By failing to challenge the system and its distribution of wealth and power the moderate parties also often retreated in the face of right wing business opposition. This happened under the Helen Clarke-led Labour government from 1999-2008 which seemed to run out of progressive ideas within a year or two of being elected. Or in an even worse scenario the leaders of these parties get seduced and corrupted to the point they are willing to do everything necessary to keep the system going (on terms set by big business) even if it involves massive attacks on their own supporters. This was true of the 1984-90 Labour government in New Zealand and the Tony Blair-led Labour government in the UK.

However, when they do promise changes that benefit working people in order to be elected then we need to hold them to account. Unite did this when the Labour pronised an increase to the minimum wage from $9 an hour to $12 “if economic conditions permitted” in 2005. We organised a mass political and industrial campaign in support of this demand and the abolition of youth rates.
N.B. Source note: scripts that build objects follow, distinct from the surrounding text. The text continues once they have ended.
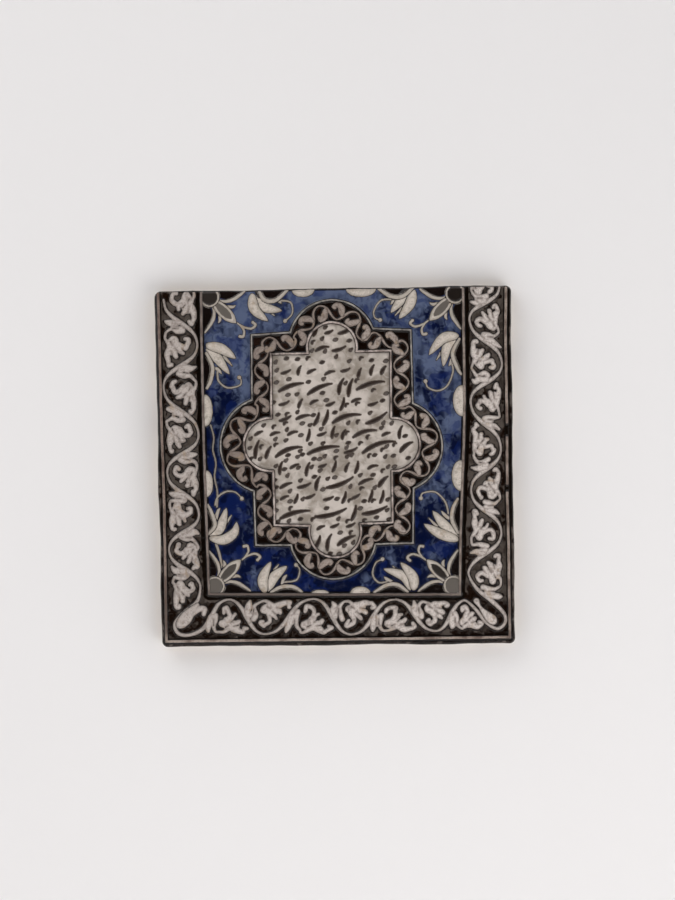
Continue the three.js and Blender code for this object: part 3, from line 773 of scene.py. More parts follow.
@dataclass
class BandScroll:
    """The running scroll between the cartouche's rib and the panel's rib."""

    bays: int = 46
    steps: int = 8
    wall_points: tuple = (1400, 1200)
    stem_width: float = 1.3
    stem_swing: float = 0.70
    stem_steps: int = 10
    comma: tuple = (
        (0.20, -0.20, 2.8), (0.28, 0.10, 4.4), (0.38, 0.40, 4.8), (0.52, 0.62, 3.9), (0.67, 0.64, 3.2),
        (0.75, 0.46, 2.8), (0.69, 0.32, 2.3),
    )
    unevenness: float = 0.022
    seed: int = 8

    @staticmethod
    def spread(line: np.ndarray, count: int) -> np.ndarray:
        """Sets points evenly along a closed line.

        Args:
            line: The line's own points.
            count: How many points are wanted.
        Returns:
            The points, from the line's first one on.
        """
        closed = np.vstack([line, line[:1]])
        run = np.concatenate([[0], np.cumsum(np.hypot(*np.diff(closed, axis=0).T))])
        places = np.arange(count) / count * run[-1]
        return np.stack([np.interp(places, run, closed[:, k]) for k in (0, 1)], 1)

    def draw(self, canvas: Canvas) -> None:
        """Draws the wavy stem and a curled leaf in each bay.

        Args:
            canvas: What it is drawn on.
        """
        outside, inside = np.array(CARTOUCHE), np.array(PANEL)
        count = self.bays * self.steps
        line = self.spread((outside + inside) / 2, count)
        pairs = zip((outside, inside), self.wall_points)
        walls = np.vstack([self.spread(wall, points) for wall, points in pairs])
        reach = np.array([np.hypot(*(walls - point).T).min() for point in line])
        for _ in range(4):
            line = (np.roll(line, 1, 0) + 2 * line + np.roll(line, -1, 0)) / 4
            reach = (np.roll(reach, 1) + 2 * reach + np.roll(reach, -1)) / 4
        along = np.roll(line, -1, 0) - np.roll(line, 1, 0)
        along /= np.hypot(*along.T)[:, None]
        out = np.stack([along[:, 1], -along[:, 0]], 1) * reach[:, None]
        ring = np.arange(count + 1)

        def at(s: float, u: float, width: float) -> Node:
            """A node of the scroll.

            Args:
                s: Its place along the band, in bays.
                u: Its place across the band, from -1 at the panel to 1 at the cartouche.
                width: Its width.
            Returns:
                The node on the face.
            """
            place = s * self.steps % count
            columns = [part[:, k] for part in (line, out) for k in (0, 1)]
            x, z, out_x, out_z = (np.interp(place, ring, np.append(column, column[0])) for column in columns)
            return (x + u * out_x, z + u * out_z, width)

        wave = []
        for k in range(self.stem_steps * self.bays + 1):
            swing = math.sin(math.pi * k / self.stem_steps)
            off = -self.stem_swing * math.copysign(abs(swing) ** 0.8, swing)
            wave.append(at(k / self.stem_steps, off, self.stem_width + 0.7 * (1 - abs(swing))))
        canvas.lay([wave], line=0.3)
        random = np.random.default_rng(self.seed)
        for bay in range(self.bays):
            side = -1 if bay % 2 else 1
            shifts = random.normal(0, self.unevenness, (len(self.comma), 3))
            nodes = []
            for (s, u, width), shift in zip(self.comma, shifts):
                nodes.append(at(bay + s + shift[0], side * (u + shift[1]), width * (1 + shift[2])))
            canvas.lay([nodes], line=0.25)


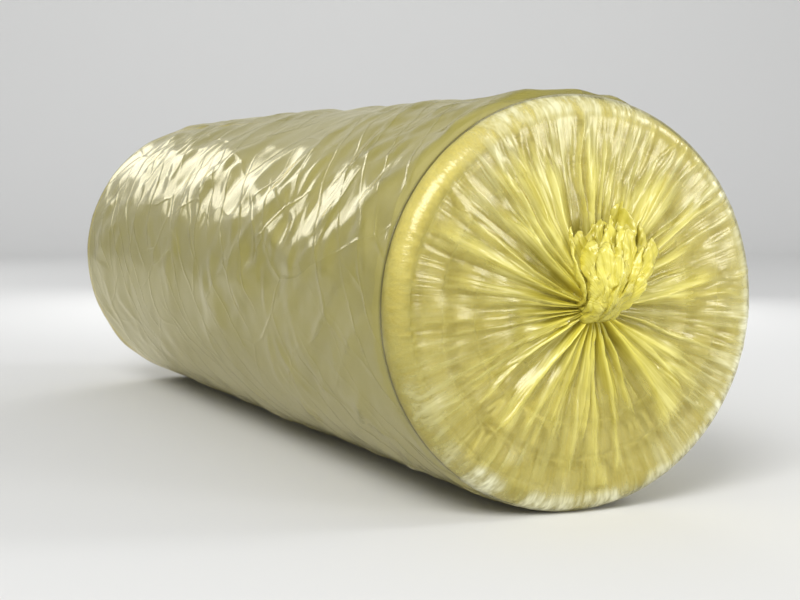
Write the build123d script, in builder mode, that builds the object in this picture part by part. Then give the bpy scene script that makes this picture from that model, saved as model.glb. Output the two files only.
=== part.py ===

We won both demands. We should organise just as massively to win additional real increases in the minimum wage to met the target of two-thirds of the avearge wage. To be indifferent to that possibility because “these parties always betray us in the end” is simply to betray the interests of the working class which needs to intervene in these debates between establishment parties to advance our own agenda through independent political and industrial action.

But the most important thing workers should fight for from a future Labour-led government that feels the need to maintain our votes are the tools to organise with and build our own power. We should demand from the next government laws that allow unions to organise hundreds of thousands of workers into unions so we can change the power relationships between the bosses and the workers in a more fundamental way. This must include the right to take industrial action to enforce agreements as well as negotiate them. As the old saying goes hand-outs are OK but hand-ups are much more meaningful in the long term.